🎄 Data Structures
A semantic space is a collections of identifiers for concepts. For example, the Chemical Entities of Biomedical Interest (ChEBI) has a semantic space including identifiers for chemicals. Within ChEBI’s semantic space, 138488 corresponds to the chemical alsterpaullone.
Identifiers are local to a namespace
138488 is a local unique identifier. Other semantic spaces might use the same local unique identifier to refer to a different concept in their respective domain.
Therefore, local unique identifiers should be qualified with some additional information saying what semantic space it comes from. The two common formalisms for doing this are Uniform Resource Identifiers (URIs) and Compact URIs (CURIEs):
In many applications, it’s important to be able to convert between CURIEs and URIs. Therefore, we need a data structure that connects the CURIE prefixes like CHEBI
to the URI prefixes like http://purl.obolibrary.org/obo/CHEBI_
.
Prefix Maps
A prefix map is a dictionary data structure where keys represent CURIE prefixes and their associated values represent URI prefixes. Ideally, these are constrained to be bijective (i.e., no duplicate keys, no duplicate values), but this is not always done in practice. Here’s an example prefix map containing information about semantic spaces from a small selection of OBO Foundry ontologies:
{
"CHEBI": "http://purl.obolibrary.org/obo/CHEBI_",
"MONDO": "http://purl.obolibrary.org/obo/MONDO_",
"GO": "http://purl.obolibrary.org/obo/GO_"
}
Prefix maps have the benefit of being simple and straightforward.
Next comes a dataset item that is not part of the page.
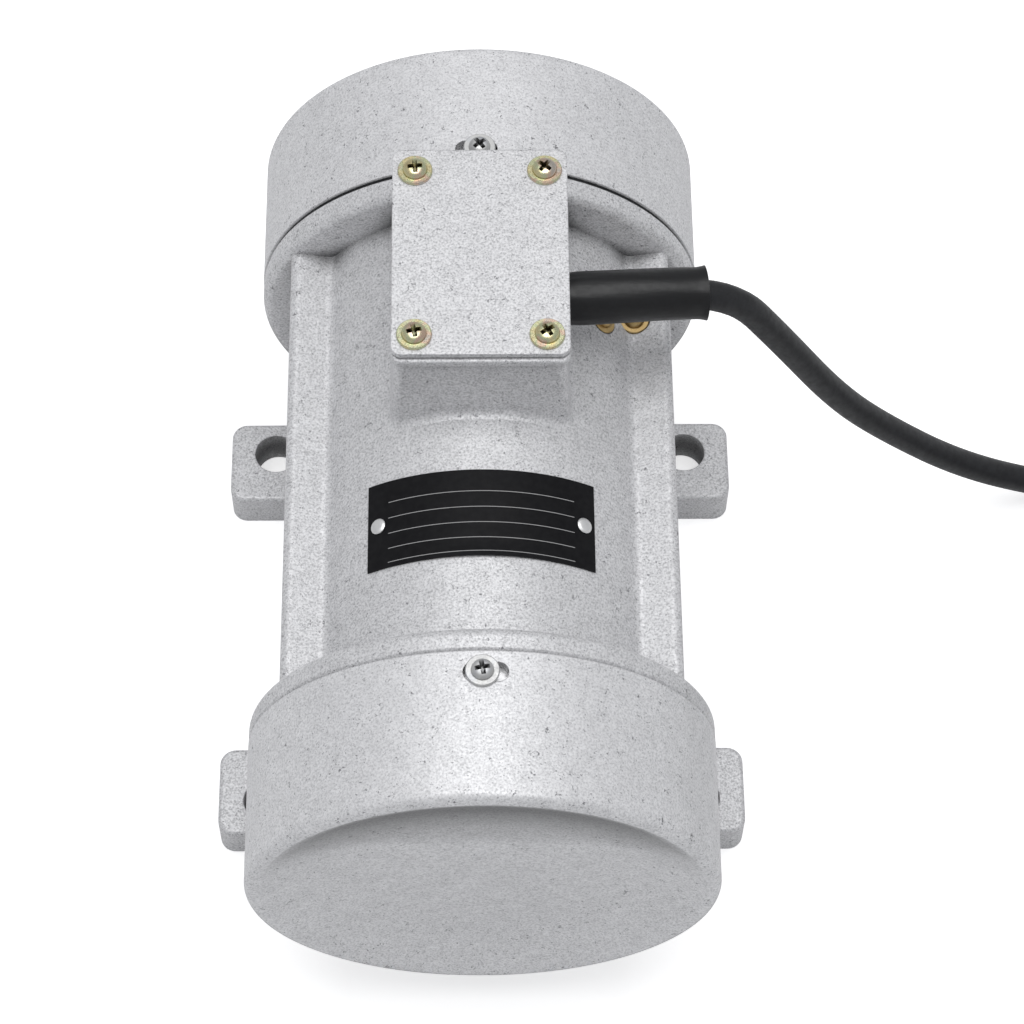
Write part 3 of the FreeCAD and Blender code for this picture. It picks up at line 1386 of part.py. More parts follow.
def make_plug():
    """A moulded plug that lies flat; its X axis points from the cord to the blades."""
    body = new_body("plug_body")
    place(body, *TAIL_ROUTE[-1], plug_turn())
    half_width, half_height = d.plug_width / 2, d.plug_height / 2
    sketch = outline(new_sketch(body, "ReliefProfile", "XZ_Plane"), [
        (0, 0), (0, d.relief_radius), (d.relief_length, d.relief_radius * 1.5), (d.relief_length, 0),
    ])
    turn_about(body, "Relief", "Revolution", sketch, "X_Axis")
    grip = rectangle(new_sketch(body, "GripSection", "YZ_Plane", d.relief_length),
                     -half_width, -half_height, half_width, half_height, d.plug_round)
    pad(body, "Grip", grip, d.plug_length)
    blades = new_body("plug_blades")
    place(blades, *TAIL_ROUTE[-1], plug_turn())
    face = d.relief_length + d.plug_length
    sketch = new_sketch(blades, "BladeSection", "YZ_Plane", face)
    low, side = d.blade_offset - d.blade_width / 2, d.blade_thickness / 2
    for hand in (-0.5, 0.5):
        middle = hand * d.blade_spacing
        rectangle(sketch, middle - side, low, middle + side, low + d.blade_width)
    pad(blades, "Blades", sketch, d.blade_length)
    pin_section = circle(new_sketch(blades, "PinSection", "YZ_Plane", face), 0, -d.earth_pin_drop,
                         d.earth_pin_radius)
    pad(blades, "EarthPin", pin_section, d.earth_pin_length)


make_housing()
make_box_cover()
make_cover_screws()
make_earth_screws()
make_terminal_block()
make_capacitor()
make_sleeve()
make_nameplate()
cap_screw = make_washer_screw("cap_screw", d.cap_washer_radius, d.cap_screw_reach)
shield_screw = make_socket_screw("shield_screw", d.shield_head_radius, d.shield_head_height,
                                 d.shield_screw_radius, d.shield_rim_length - d.shield_head_height
                                 + d.shield_screw_reach)
clamp_bolt = make_socket_screw("clamp_bolt", d.clamp_head_radius, d.clamp_head_height,
                               d.clamp_bolt_radius, d.weight_hub_half_width * 2 - d.clamp_head_height)
for side, seal in (("front", d.front_seal), ("rear", d.rear_seal)):
    make_cap(side, seal)
    make_seal(side, seal)
    make_shield(side)
    make_end_screws(side, cap_screw, shield_screw)
    make_bearing(side)
    make_weights(side, clamp_bolt)
    make_circlip(side)
make_shaft()
make_rotor()
make_stator()
make_spring_washer()
make_lead_in()
make_tube("power_cord", CORD_ROUTE)
make_coil()
make_tube("cord_tail", TAIL_ROUTE)
make_plug()

doc.recompute()

faults = [thing.Name for thing in doc.Objects if {"Invalid", "Error"} & set(thing.State)]
for label, thing in parts.items():
    if thing.Shape.isNull() or not thing.Shape.isValid() or not thing.Shape.Solids:
        faults.append(label)
if faults:
    sys.exit("failed: " + ", ".join(faults))

os.makedirs("parts", exist_ok=True)
for label, thing in parts.items():
    thing.Shape.exportStep(f"parts/{label}.step")
    print(f"{label}: {len(thing.Shape.Solids)} solid(s), {thing.Shape.Volume / 1000:.2f} cm3")
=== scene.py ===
"""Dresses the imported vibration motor: camera, light, materials and the detailed visible pieces.

Lengths are in metres where no comment says mm, and angles in degrees. The frame is that of the
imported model: Y runs along the shaft, Z is up.
"""

import json
import math

import bmesh
import bpy
from mathutils import Matrix, Quaternion, Vector


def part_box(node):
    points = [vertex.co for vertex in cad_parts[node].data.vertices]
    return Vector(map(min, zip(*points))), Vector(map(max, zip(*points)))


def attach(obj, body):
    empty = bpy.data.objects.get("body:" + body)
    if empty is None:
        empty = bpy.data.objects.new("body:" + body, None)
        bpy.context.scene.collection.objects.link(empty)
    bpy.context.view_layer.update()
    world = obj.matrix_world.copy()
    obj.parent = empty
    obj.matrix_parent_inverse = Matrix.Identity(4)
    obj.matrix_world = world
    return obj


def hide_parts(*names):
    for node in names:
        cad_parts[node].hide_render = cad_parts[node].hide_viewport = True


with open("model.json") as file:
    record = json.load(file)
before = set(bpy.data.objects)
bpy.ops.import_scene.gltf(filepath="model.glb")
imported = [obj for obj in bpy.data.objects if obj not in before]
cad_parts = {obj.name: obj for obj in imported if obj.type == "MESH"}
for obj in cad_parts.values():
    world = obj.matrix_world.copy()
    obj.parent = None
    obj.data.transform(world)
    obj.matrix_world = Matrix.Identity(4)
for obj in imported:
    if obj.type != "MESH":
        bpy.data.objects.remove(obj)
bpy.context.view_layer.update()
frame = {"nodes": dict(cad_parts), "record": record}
nodes = frame["nodes"]

MM = 0.001
AXIS_HEIGHT = 88.8 * MM
BARREL_RADIUS = 54.5 * MM
DISH_RADIUS = 64.5 * MM
CORD_DIAMETER = 9.0 * MM


# ---------------------------------------------------------------- camera

CAMERA_PLACE = Vector((-0.0022, -0.4572, 0.92775))
CAMERA_AIM = Vector((0.00963, 0.00474, 0.08))
CAMERA_ROLL = 1.046
CAMERA_LENS = 109.8
CAMERA_SENSOR = 36.0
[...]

They appear in many linked data applications, including:
- the
@prefix
declarations at the top of Turtle (RDF) documents and SPARQL queries - JSON-LD
- XML documents
- OWL ontologies
Loading prefix maps
Prefix maps can be loaded using Converter.from_prefix_map
.
However, prefix maps have the main limitation that they do not have first-class support for synonyms of CURIE prefixes or URI prefixes. In practice, a variety of synonyms are used for both. For example, the NCBI Taxonomy database appears with many different CURIE prefixes:
CURIE Prefix | Resource(s) |
---|---|
taxonomy |
Identifiers.org, Name-to-Thing |
taxon |
Gene Ontology Registry |
NCBITaxon |
OBO Foundry, Prefix Commons, OntoBee |
NCBITAXON |
BioPortal |
NCBI_TaxID |
Cellosaurus |
ncbitaxon |
OLS |
P685 |
Wikidata |
fj07xj |
FAIRsharing |
Similarly, many different URIs can be constructed for the same ChEBI local unique identifier. Using alsterpaullone as an example, this includes (many omitted):
URI Prefix | Provider |
---|---|
https://www.ebi.ac.uk/chebi/searchId.do?chebiId= |
ChEBI (first-party) |
https://identifiers.org/CHEBI: |
Identifiers.org |
https://identifiers.org/CHEBI/ |
Identifiers.org |
http://identifiers.org/CHEBI: |
Identifiers.org |
http://identifiers.org/CHEBI/ |
Identifiers.org |
http://purl.obolibrary.org/obo/CHEBI_ |
OBO Foundry |
https://n2t.net/chebi: |
Name-to-thing |
In practice, we need to be able to support the fact that there are many CURIE prefixes and URI prefixes for most semantic spaces as well as specify which CURIE prefix and URI prefix is the “preferred” one in a given context. Prefix maps, unfortunately, have no way to address this. Therefore, we’re going to introduce a new data structure.
Extended Prefix Maps
Extended Prefix Maps (EPMs) address the issues with prefix maps by including explicit fields for CURIE prefix synonyms and URI prefix synonyms while maintaining an explicit field for the preferred CURIE prefix and URI prefix. An abbreviated example (just containing an entry for ChEBI) looks like:
[
{
"prefix": "CHEBI",
"uri_prefix": "http://purl.obolibrary.org/obo/CHEBI_",
"prefix_synonyms": ["chebi"],
"uri_prefix_synonyms": [
"https://identifiers.org/chebi:"
]
}
]
An EPM is simply a list of records (see Record
). EPMs have the benefit that they are still encoded in JSON and can easily be encoded in YAML, TOML, RDF, and other schemata. Further, prefix maps can be automatically upgraded into EPMs (with some caveats) using curies.upgrade_prefix_map
.
Loading extended prefix maps
We are introducing this as a new standard in the curies
package. They can be loaded using Converter.from_extended_prefix_map
. Later, we hope to have an external, stable definition of this data schema.